Deep Neural Network Based Monaural Speech Enhancement with Low-Rank Analysis and Speech Present Probability

Wenhua SHI  Xiongwei ZHANG  Xia ZOU  Meng SUN  Wei HAN  Li LI  Gang MIN  

Publication
IEICE TRANSACTIONS on Fundamentals of Electronics, Communications and Computer Sciences   Vol.E101-A   No.3   pp.585-589
Publication Date: 2018/03/01
Online ISSN: 1745-1337
DOI: 10.1587/transfun.E101.A.585
Type of Manuscript: LETTER
Category: Noise and Vibration
Keyword: 
speech enhancement,  deep neural networks,  sparse and low-rank decomposition,  supervised learning,  

Full Text: PDF(632.7KB)
>>Buy this Article


Summary: 
A monaural speech enhancement method combining deep neural network (DNN) with low rank analysis and speech present probability is proposed in this letter. Low rank and sparse analysis is first applied on the noisy speech spectrogram to get the approximate low rank representation of noise. Then a joint feature training strategy for DNN based speech enhancement is presented, which helps the DNN better predict the target speech.

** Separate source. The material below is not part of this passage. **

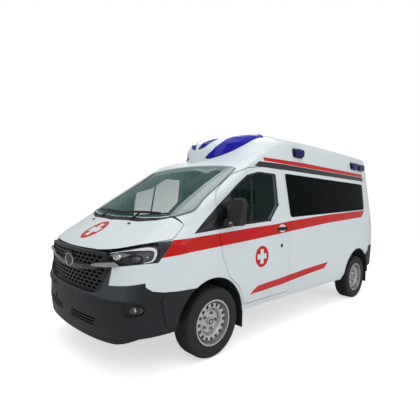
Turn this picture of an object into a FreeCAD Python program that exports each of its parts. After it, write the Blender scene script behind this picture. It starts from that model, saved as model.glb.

To reduce the residual noise in highly overlapping regions and high frequency domain, speech present probability (SPP) weighted post-processing is employed to further improve the quality of the speech enhanced by trained DNN model. Compared with the supervised non-negative matrix factorization (NMF) and the conventional DNN method, the proposed method obtains improved speech enhancement performance under stationary and non-stationary conditions.